↓

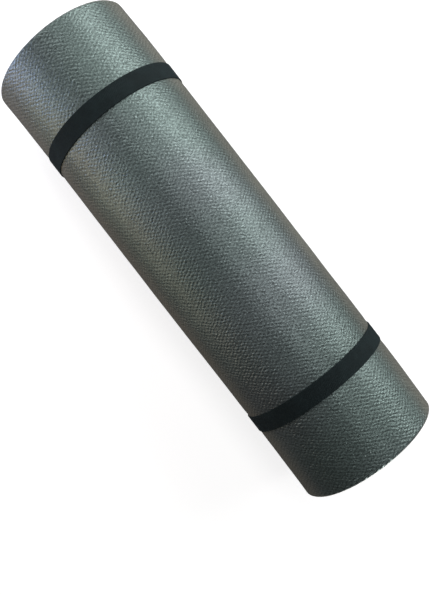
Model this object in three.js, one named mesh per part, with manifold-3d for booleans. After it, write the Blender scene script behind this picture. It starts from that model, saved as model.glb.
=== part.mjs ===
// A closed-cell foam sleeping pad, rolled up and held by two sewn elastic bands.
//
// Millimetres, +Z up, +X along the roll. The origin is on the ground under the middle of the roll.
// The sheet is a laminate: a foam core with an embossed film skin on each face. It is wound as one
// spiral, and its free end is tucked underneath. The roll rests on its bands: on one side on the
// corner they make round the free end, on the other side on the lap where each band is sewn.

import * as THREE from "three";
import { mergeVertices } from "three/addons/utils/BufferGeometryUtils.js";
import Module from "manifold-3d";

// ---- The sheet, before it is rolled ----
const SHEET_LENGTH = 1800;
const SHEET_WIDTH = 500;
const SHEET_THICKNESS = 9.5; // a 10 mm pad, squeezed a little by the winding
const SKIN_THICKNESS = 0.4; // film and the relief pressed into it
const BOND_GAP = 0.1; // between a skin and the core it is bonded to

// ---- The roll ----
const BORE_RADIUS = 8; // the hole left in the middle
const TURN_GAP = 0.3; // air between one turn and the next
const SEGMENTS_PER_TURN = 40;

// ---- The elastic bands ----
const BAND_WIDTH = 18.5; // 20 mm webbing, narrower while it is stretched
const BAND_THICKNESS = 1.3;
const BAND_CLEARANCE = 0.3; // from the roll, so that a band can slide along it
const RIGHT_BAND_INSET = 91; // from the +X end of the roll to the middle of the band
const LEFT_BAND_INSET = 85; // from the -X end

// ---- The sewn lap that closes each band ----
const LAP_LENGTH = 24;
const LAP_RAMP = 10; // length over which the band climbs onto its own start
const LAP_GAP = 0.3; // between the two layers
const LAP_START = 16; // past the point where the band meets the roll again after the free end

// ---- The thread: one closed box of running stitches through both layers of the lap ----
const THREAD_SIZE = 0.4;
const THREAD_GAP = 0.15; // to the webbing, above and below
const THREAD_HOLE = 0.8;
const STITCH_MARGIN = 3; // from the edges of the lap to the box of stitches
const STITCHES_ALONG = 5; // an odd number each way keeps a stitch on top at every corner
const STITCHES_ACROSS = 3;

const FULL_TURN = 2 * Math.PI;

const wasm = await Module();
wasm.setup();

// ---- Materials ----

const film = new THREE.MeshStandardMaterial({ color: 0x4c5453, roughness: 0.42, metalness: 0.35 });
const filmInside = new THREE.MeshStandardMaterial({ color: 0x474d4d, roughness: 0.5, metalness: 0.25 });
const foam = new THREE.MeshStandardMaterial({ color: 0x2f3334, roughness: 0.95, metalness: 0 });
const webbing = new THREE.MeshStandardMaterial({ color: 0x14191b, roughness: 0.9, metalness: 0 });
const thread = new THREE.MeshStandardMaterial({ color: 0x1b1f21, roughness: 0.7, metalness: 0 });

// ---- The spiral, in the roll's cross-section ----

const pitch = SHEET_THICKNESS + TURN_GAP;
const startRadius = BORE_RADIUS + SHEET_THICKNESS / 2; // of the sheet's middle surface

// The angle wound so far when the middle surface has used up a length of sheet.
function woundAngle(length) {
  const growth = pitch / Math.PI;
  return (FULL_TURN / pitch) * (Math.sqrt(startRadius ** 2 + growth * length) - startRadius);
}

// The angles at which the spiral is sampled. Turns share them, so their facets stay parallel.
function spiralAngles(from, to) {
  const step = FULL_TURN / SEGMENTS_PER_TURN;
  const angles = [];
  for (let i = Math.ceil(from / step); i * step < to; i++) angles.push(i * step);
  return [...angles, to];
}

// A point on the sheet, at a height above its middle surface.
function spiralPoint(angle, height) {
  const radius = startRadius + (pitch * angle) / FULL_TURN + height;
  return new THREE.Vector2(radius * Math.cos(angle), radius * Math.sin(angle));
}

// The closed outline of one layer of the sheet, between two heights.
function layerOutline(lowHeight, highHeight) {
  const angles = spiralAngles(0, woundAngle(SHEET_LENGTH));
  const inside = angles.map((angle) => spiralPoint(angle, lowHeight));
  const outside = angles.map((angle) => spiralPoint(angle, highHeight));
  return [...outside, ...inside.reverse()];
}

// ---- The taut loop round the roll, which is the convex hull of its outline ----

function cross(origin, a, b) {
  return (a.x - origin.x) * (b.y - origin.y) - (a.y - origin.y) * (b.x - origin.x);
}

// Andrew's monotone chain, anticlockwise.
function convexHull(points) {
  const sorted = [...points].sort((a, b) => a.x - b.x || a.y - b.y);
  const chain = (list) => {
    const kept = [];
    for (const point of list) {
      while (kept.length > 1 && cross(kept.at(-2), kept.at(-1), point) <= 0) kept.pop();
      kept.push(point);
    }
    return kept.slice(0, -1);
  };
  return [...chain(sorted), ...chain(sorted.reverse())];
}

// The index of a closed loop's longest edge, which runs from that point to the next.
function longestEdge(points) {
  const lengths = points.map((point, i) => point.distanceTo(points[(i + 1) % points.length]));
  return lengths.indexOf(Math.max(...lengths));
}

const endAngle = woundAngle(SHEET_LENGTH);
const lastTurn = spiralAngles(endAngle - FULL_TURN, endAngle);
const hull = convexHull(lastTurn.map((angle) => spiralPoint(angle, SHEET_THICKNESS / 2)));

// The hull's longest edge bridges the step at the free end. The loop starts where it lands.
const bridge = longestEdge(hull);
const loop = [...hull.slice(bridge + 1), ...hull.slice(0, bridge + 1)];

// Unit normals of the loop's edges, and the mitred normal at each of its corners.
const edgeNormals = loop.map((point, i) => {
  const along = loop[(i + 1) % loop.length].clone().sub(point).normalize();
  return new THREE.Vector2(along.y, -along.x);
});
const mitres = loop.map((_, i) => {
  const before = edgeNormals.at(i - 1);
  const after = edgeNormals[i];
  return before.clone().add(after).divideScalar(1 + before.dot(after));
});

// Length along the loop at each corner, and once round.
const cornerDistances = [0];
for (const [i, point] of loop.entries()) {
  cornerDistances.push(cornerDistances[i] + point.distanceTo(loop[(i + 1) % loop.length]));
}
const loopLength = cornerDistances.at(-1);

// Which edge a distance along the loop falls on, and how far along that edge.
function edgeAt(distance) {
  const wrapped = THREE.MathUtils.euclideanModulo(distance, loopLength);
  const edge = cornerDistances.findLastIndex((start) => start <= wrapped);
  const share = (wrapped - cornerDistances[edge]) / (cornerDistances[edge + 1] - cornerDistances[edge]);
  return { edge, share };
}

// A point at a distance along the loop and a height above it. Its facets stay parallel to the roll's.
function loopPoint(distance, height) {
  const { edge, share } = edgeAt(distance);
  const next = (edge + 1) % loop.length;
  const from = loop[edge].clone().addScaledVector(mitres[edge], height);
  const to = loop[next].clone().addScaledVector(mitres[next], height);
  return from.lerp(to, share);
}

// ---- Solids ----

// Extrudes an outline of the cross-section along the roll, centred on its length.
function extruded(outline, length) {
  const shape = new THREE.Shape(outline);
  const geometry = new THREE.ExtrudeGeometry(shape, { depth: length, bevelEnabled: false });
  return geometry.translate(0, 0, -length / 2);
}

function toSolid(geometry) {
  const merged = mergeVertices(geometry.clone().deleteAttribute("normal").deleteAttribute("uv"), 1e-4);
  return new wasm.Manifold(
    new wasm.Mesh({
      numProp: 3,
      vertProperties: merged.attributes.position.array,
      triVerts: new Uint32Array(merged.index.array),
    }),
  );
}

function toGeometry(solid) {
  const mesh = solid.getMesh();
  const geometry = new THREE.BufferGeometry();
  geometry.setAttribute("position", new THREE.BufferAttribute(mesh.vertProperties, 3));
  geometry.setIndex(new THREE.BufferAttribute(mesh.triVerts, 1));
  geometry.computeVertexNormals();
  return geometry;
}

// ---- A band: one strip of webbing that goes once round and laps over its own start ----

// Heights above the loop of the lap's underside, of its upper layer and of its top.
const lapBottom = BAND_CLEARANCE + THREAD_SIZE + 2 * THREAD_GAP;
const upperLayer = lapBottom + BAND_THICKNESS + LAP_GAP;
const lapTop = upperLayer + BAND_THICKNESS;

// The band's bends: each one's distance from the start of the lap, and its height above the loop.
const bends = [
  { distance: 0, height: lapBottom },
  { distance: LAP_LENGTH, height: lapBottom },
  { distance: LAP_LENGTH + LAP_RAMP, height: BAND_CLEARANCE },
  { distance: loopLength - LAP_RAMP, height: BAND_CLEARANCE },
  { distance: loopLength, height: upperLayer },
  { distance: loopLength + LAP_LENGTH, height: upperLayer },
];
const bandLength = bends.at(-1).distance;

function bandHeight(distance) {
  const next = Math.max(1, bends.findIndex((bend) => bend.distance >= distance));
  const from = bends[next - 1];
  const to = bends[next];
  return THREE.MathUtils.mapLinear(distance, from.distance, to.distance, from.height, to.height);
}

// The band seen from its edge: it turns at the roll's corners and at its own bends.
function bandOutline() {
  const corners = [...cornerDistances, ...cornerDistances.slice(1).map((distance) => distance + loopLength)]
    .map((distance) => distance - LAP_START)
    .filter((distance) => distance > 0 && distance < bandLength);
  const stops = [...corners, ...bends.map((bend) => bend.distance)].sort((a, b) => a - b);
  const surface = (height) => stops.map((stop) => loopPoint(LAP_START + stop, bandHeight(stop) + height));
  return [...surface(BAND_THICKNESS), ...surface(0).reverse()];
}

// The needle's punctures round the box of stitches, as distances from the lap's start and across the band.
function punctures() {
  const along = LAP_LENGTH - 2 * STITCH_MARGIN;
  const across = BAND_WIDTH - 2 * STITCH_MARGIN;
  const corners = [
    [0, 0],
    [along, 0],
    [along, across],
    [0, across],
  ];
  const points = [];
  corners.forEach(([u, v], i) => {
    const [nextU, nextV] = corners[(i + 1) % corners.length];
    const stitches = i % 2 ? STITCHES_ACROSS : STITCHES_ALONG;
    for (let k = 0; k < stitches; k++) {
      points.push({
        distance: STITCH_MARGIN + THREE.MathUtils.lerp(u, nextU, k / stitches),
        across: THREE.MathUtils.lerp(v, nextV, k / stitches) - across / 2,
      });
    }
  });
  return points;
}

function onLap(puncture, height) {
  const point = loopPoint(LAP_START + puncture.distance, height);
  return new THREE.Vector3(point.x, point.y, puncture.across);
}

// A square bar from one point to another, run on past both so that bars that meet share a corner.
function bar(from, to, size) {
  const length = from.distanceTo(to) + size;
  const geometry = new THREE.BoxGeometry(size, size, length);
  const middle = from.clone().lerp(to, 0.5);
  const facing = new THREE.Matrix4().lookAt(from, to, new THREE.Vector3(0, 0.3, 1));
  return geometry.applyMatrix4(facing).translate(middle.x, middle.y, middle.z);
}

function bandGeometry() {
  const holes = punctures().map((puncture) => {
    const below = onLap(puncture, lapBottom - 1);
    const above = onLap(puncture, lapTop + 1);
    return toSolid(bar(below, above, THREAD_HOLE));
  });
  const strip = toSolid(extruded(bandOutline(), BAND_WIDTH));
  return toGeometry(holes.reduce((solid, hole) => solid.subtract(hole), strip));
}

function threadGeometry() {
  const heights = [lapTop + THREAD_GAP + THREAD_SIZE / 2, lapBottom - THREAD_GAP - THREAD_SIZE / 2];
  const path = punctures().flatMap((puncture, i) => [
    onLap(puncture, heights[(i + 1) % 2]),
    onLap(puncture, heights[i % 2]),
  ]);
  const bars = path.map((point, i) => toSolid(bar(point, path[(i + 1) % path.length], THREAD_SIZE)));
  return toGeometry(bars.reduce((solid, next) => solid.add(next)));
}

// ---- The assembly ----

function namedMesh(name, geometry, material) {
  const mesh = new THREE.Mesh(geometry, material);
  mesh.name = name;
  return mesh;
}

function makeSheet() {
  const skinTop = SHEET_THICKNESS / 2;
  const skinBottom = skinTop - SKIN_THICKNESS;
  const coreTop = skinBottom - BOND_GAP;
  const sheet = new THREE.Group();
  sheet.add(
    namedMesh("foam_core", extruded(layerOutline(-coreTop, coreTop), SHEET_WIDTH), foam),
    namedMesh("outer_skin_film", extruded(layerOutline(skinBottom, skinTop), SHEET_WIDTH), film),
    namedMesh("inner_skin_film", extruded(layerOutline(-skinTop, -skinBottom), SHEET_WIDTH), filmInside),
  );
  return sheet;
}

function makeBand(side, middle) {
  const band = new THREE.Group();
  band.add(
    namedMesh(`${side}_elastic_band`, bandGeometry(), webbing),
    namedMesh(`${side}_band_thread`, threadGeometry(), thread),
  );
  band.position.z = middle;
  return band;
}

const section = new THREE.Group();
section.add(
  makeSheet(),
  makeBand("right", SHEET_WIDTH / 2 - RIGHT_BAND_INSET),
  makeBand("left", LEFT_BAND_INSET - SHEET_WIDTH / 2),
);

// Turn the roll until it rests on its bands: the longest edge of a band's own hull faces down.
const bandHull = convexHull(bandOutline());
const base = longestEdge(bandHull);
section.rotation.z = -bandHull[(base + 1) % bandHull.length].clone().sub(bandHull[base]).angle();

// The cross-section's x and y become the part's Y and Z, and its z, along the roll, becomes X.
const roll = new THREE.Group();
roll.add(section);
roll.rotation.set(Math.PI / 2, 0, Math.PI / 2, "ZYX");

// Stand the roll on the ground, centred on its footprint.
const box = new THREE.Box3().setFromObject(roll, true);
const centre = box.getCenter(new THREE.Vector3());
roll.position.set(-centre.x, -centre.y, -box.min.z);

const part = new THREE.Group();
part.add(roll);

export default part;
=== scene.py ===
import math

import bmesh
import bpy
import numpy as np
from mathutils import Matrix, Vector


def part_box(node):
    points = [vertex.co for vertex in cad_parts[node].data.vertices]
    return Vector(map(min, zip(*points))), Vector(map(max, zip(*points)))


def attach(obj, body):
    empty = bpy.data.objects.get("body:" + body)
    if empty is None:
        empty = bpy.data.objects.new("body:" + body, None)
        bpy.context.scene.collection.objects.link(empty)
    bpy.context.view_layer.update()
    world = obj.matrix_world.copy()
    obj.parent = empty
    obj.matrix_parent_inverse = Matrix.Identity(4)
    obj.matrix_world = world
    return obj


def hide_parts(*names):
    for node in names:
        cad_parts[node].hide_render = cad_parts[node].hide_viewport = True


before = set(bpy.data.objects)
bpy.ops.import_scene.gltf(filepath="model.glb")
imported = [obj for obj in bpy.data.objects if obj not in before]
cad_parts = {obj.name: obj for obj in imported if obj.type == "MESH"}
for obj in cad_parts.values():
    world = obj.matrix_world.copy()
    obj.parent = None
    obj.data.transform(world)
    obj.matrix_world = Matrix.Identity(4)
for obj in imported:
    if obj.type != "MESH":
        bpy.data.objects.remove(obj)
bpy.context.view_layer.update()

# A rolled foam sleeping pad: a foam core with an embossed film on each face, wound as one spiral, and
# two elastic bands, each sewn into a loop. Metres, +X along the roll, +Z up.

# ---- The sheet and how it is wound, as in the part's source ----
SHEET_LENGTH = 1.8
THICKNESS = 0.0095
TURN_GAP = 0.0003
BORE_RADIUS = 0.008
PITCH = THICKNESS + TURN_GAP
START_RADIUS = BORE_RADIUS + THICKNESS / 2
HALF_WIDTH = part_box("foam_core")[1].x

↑

Please print exactly, and only, the lines from the line with "on its footprint." to the line with "obj.parent = empty", both included.

// Stand the roll on the ground, centred on its footprint.
const box = new THREE.Box3().setFromObject(roll, true);
const centre = box.getCenter(new THREE.Vector3());
roll.position.set(-centre.x, -centre.y, -box.min.z);

const part = new THREE.Group();
part.add(roll);

export default part;
=== scene.py ===
import math

import bmesh
import bpy
import numpy as np
from mathutils import Matrix, Vector


def part_box(node):
    points = [vertex.co for vertex in cad_parts[node].data.vertices]
    return Vector(map(min, zip(*points))), Vector(map(max, zip(*points)))


def attach(obj, body):
    empty = bpy.data.objects.get("body:" + body)
    if empty is None:
        empty = bpy.data.objects.new("body:" + body, None)
        bpy.context.scene.collection.objects.link(empty)
    bpy.context.view_layer.update()
    world = obj.matrix_world.copy()
    obj.parent = empty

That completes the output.